● **What is required**:
Please repeat all of the lines that follow, exactly as written.

● **Data segment**:
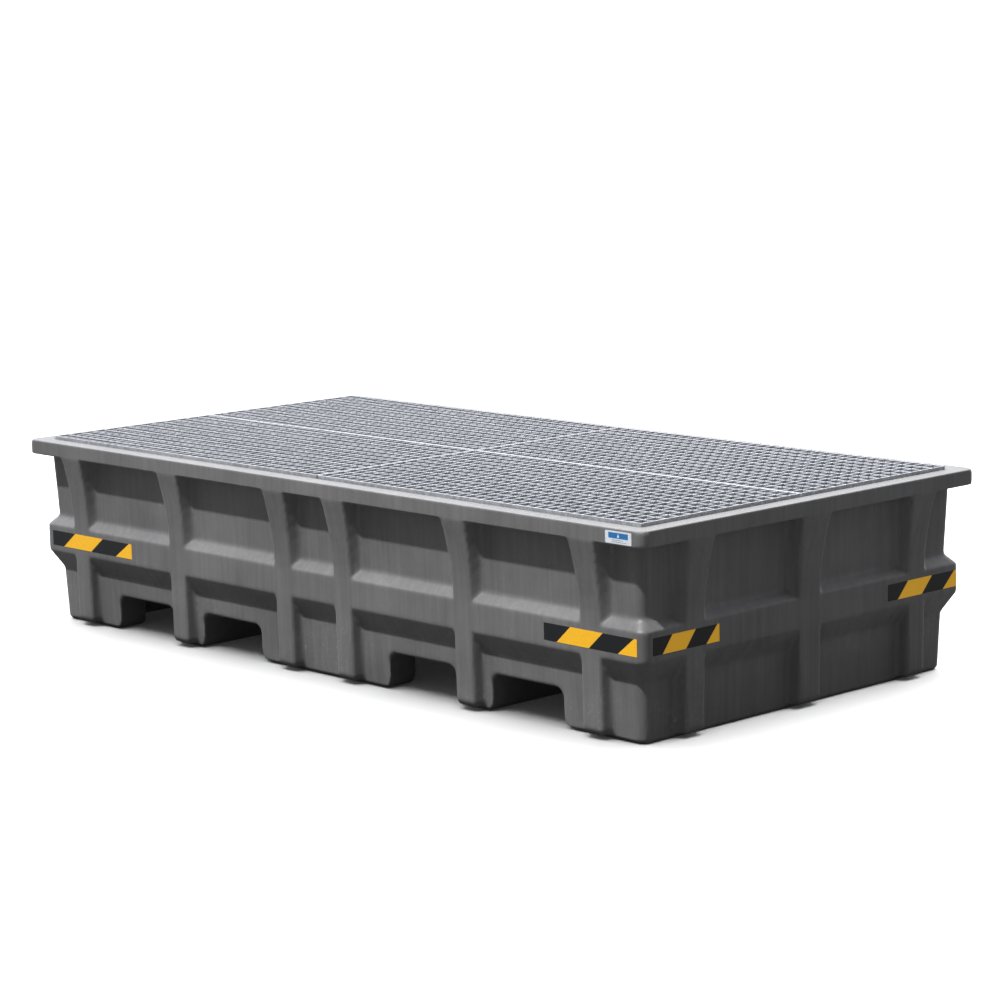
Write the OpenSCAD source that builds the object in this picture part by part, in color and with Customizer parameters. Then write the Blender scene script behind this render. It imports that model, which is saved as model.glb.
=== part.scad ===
// Spill containment pallet: a moulded polyethylene sump with fork pockets, galvanised supports
// and four lift-out gratings. Origin: centre of the footprint, on the ground. +X along the long
// side, +Y to the back, +Z up. All sizes in millimetres.

/* [Overall] */
// Length over the rim
length = 2540; // [2400:20:3050]
// Width over the rim
width = 1280; // [1060:20:1540]
// Height of the rim's flat top
height = 545; // [450:5:660]

/* [Shell] */
// Wall thickness of the moulding
wall = 9; // [7:0.5:11]
// Width of the rim's flat top
rim_w = 54; // [46:1:66]
// Height of the rim's upright face
rim_h = 43; // [36:1:52]
// How far the panels stand back from the rim
panel_in = 45; // [38:1:53]
// How far the belt stands back from the rim
belt_in = 29; // [24:1:36]
// Height of the belt's lower edge
belt_z = 213; // [178:1:230]
// Height of the belt's upright face
belt_h = 77; // [64:1:92]
// Height of the sloped sill above the belt
sill_h = 26; // [20:1:32]
// Height of the sloped face under the belt
under_h = 55; // [45:1:62]
// Radius of the upright corners
corner_r = 24; // [20:1:29]

/* [Ribs] */
// Width of a rib
rib_w = 66; // [55:1:80]
// Width of the short side's middle rib
mid_rib_w = 80; // [66:1:96]
// Widening of a rib at each side where it meets the rim
rib_flare = 12; // [8:1:15]
// Widening of a rib at each side from its front to the wall
rib_draft = 13; // [11:1:16]
// Distance of the centre ribs from the middle
centre_rib_x = 125; // [104:1:150]
// Distance of the corner ribs from the end of the rim
corner_rib_x = 210; // [175:1:250]
// Distance of the short side's outer ribs from the side of the rim
side_rib_y = 213; // [178:1:250]

/* [Fork pockets] */
// Width of a fork pocket
pocket_w = 260; // [217:1:270]
// Height of a fork pocket
pocket_h = 103; // [86:1:124]
// Radius of a pocket's upper corners
pocket_r = 26; // [20:1:32]
// Radius of the feet's lower edges beside the pockets
foot_r = 32; // [26:1:38]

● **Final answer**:
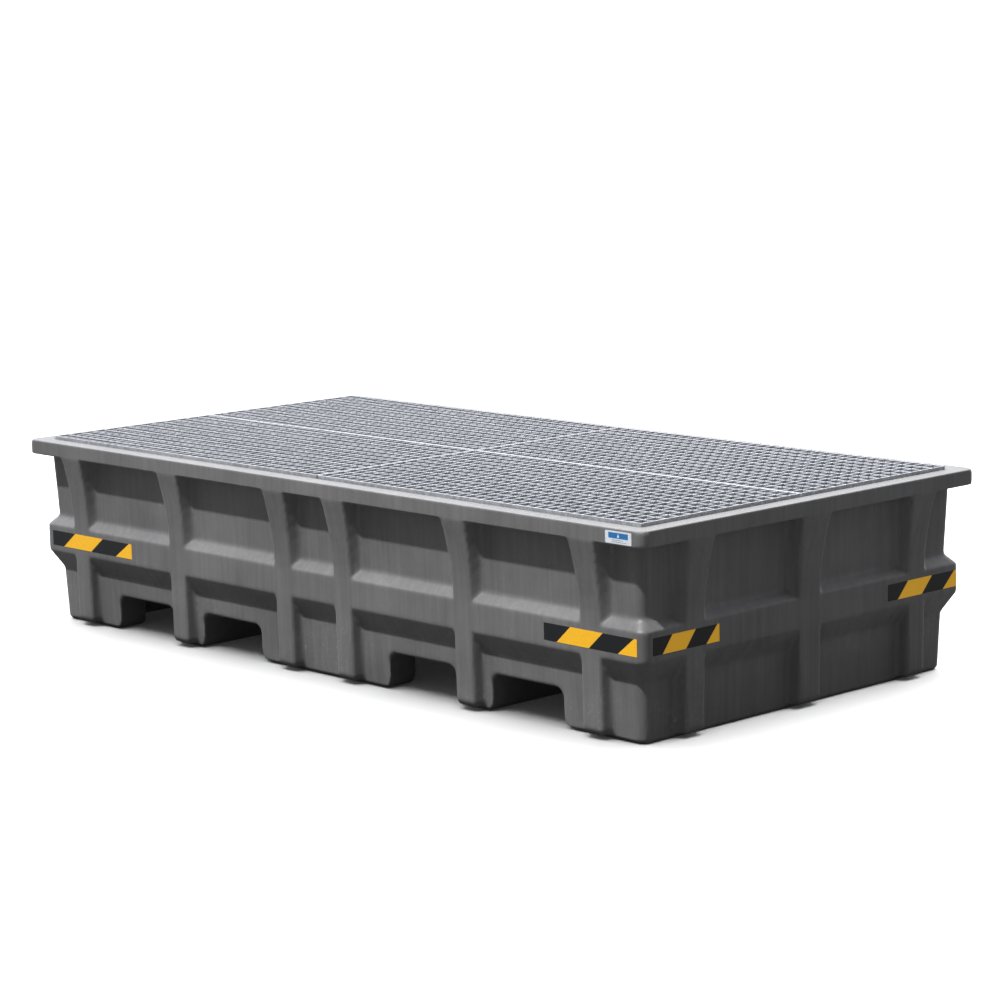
Write the OpenSCAD source that builds the object in this picture part by part, in color and with Customizer parameters. Then write the Blender scene script behind this render. It imports that model, which is saved as model.glb.
=== part.scad ===
// Spill containment pallet: a moulded polyethylene sump with fork pockets, galvanised supports
// and four lift-out gratings. Origin: centre of the footprint, on the ground. +X along the long
// side, +Y to the back, +Z up. All sizes in millimetres.

/* [Overall] */
// Length over the rim
length = 2540; // [2400:20:3050]
// Width over the rim
width = 1280; // [1060:20:1540]
// Height of the rim's flat top
height = 545; // [450:5:660]

/* [Shell] */
// Wall thickness of the moulding
wall = 9; // [7:0.5:11]
// Width of the rim's flat top
rim_w = 54; // [46:1:66]
// Height of the rim's upright face
rim_h = 43; // [36:1:52]
// How far the panels stand back from the rim
panel_in = 45; // [38:1:53]
// How far the belt stands back from the rim
belt_in = 29; // [24:1:36]
// Height of the belt's lower edge
belt_z = 213; // [178:1:230]
// Height of the belt's upright face
belt_h = 77; // [64:1:92]
// Height of the sloped sill above the belt
sill_h = 26; // [20:1:32]
// Height of the sloped face under the belt
under_h = 55; // [45:1:62]
// Radius of the upright corners
corner_r = 24; // [20:1:29]

/* [Ribs] */
// Width of a rib
rib_w = 66; // [55:1:80]
// Width of the short side's middle rib
mid_rib_w = 80; // [66:1:96]
// Widening of a rib at each side where it meets the rim
rib_flare = 12; // [8:1:15]
// Widening of a rib at each side from its front to the wall
rib_draft = 13; // [11:1:16]
// Distance of the centre ribs from the middle
centre_rib_x = 125; // [104:1:150]
// Distance of the corner ribs from the end of the rim
corner_rib_x = 210; // [175:1:250]
// Distance of the short side's outer ribs from the side of the rim
side_rib_y = 213; // [178:1:250]

/* [Fork pockets] */
// Width of a fork pocket
pocket_w = 260; // [217:1:270]
// Height of a fork pocket
pocket_h = 103; // [86:1:124]
// Radius of a pocket's upper corners
pocket_r = 26; // [20:1:32]
// Radius of the feet's lower edges beside the pockets
foot_r = 32; // [26:1:38]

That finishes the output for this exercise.